The data below needs to be returned exactly, line for line.

▸ **DATA SEGMENT**
────────────────

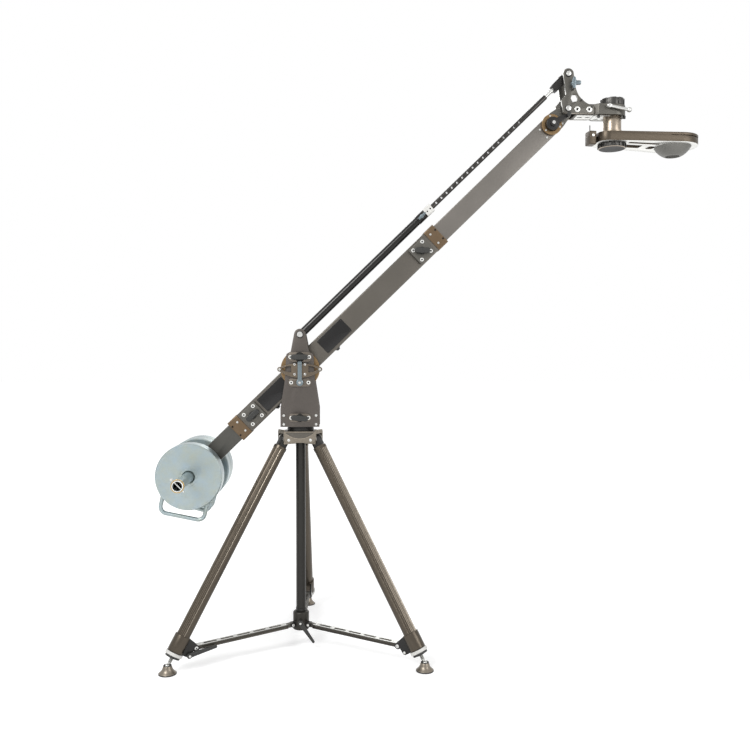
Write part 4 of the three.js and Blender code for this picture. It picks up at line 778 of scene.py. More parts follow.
class CRANE_OT_crown(CraneTool, bpy.types.Operator):
    """Dress the tripod's crown and column: crescents, lips, screws and hinge bolts."""

    bl_idname = "crane.crown"
    bl_label = "Crown"

    def build(self):
        dress_node("crown", "turned_bronze")
        legs = [plane_frame(i) for i in range(LEGS)]
        faces = [leg @ Matrix.Rotation(HALF_TURN + QUARTER, 4, "Z") for leg in legs]
        crown = Group("tripod", UNMOVED)
        panel = slab(crescent(56.6, 23.8, 850.8), "XZ", -65.7, -63.7, 0.3)
        hinge = Matrix.Translation((0, -65.7, 827.2))
        settle(panel, hinge @ Matrix.Rotation(CRESCENT_LEAN, 4, "X") @ hinge.inverted())
        # The rims round the crescents carry a painted highlight in the lighter bronze
        rim = carved(drawn(crescent(57.6, 24.4, 851), "XZ", -66.3, -64.6),
                     drawn(crescent(56.4, 23.2, 851.4), "XZ", -68, -60))
        crown.set(panel, faces, "crown_crescents", "bronze_grey")
        crown.set(rim, faces, "crown_crescent_rims", "rib_bright")
        spots = at("-Y", (-42, -66, 822), (42, -66, 822))
        crown.set(countersunk(5.5), [face @ m for face in faces for m in spots], "crown_screws")
        crown.set(brick((80.4, -26, 854.6), (84.6, 26, 861), 1.2, 3), legs, "crown_lips", "turned_bronze")
        spots = both((LEG_HINGE[0], 26.8, LEG_HINGE[2]))
        crown.set(screw_head(8.5, 3.2), [leg @ m for leg in legs for m in spots], "crown_hinge_bolts", "black_steel")
        column = Group("tripod", crane_frame())
        column.put(wheel(COLUMN_PROFILE, ring=True), "column_tube", "column_grey", "centre_column")
        column.put(wheel(STOP_RING_PROFILE, ring=True), "column_stop_ring", "black_metal")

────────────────

▸ **TASK RESPONSE**
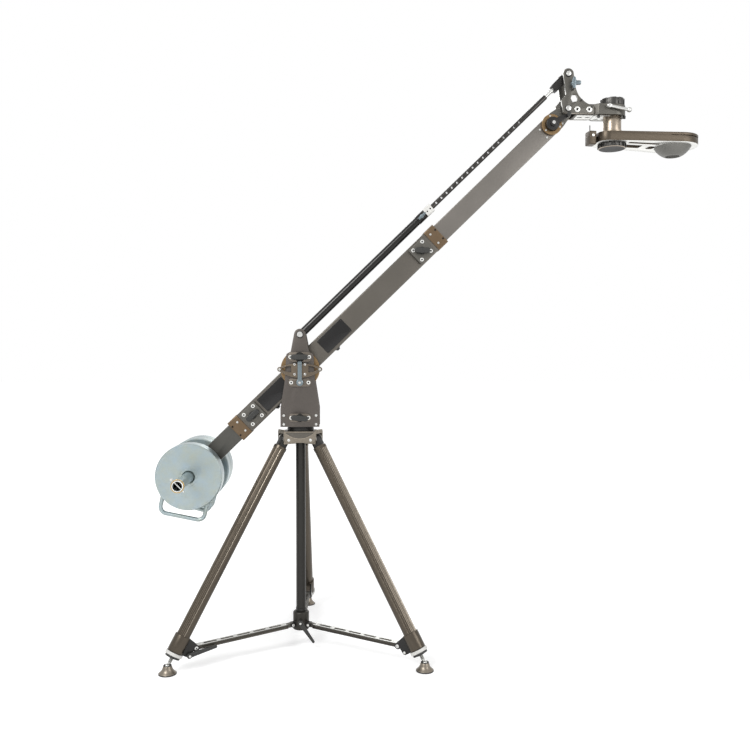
Write part 4 of the three.js and Blender code for this picture. It picks up at line 778 of scene.py. More parts follow.
class CRANE_OT_crown(CraneTool, bpy.types.Operator):
    """Dress the tripod's crown and column: crescents, lips, screws and hinge bolts."""

    bl_idname = "crane.crown"
    bl_label = "Crown"

    def build(self):
        dress_node("crown", "turned_bronze")
        legs = [plane_frame(i) for i in range(LEGS)]
        faces = [leg @ Matrix.Rotation(HALF_TURN + QUARTER, 4, "Z") for leg in legs]
        crown = Group("tripod", UNMOVED)
        panel = slab(crescent(56.6, 23.8, 850.8), "XZ", -65.7, -63.7, 0.3)
        hinge = Matrix.Translation((0, -65.7, 827.2))
        settle(panel, hinge @ Matrix.Rotation(CRESCENT_LEAN, 4, "X") @ hinge.inverted())
        # The rims round the crescents carry a painted highlight in the lighter bronze
        rim = carved(drawn(crescent(57.6, 24.4, 851), "XZ", -66.3, -64.6),
                     drawn(crescent(56.4, 23.2, 851.4), "XZ", -68, -60))
        crown.set(panel, faces, "crown_crescents", "bronze_grey")
        crown.set(rim, faces, "crown_crescent_rims", "rib_bright")
        spots = at("-Y", (-42, -66, 822), (42, -66, 822))
        crown.set(countersunk(5.5), [face @ m for face in faces for m in spots], "crown_screws")
        crown.set(brick((80.4, -26, 854.6), (84.6, 26, 861), 1.2, 3), legs, "crown_lips", "turned_bronze")
        spots = both((LEG_HINGE[0], 26.8, LEG_HINGE[2]))
        crown.set(screw_head(8.5, 3.2), [leg @ m for leg in legs for m in spots], "crown_hinge_bolts", "black_steel")
        column = Group("tripod", crane_frame())
        column.put(wheel(COLUMN_PROFILE, ring=True), "column_tube", "column_grey", "centre_column")
        column.put(wheel(STOP_RING_PROFILE, ring=True), "column_stop_ring", "black_metal")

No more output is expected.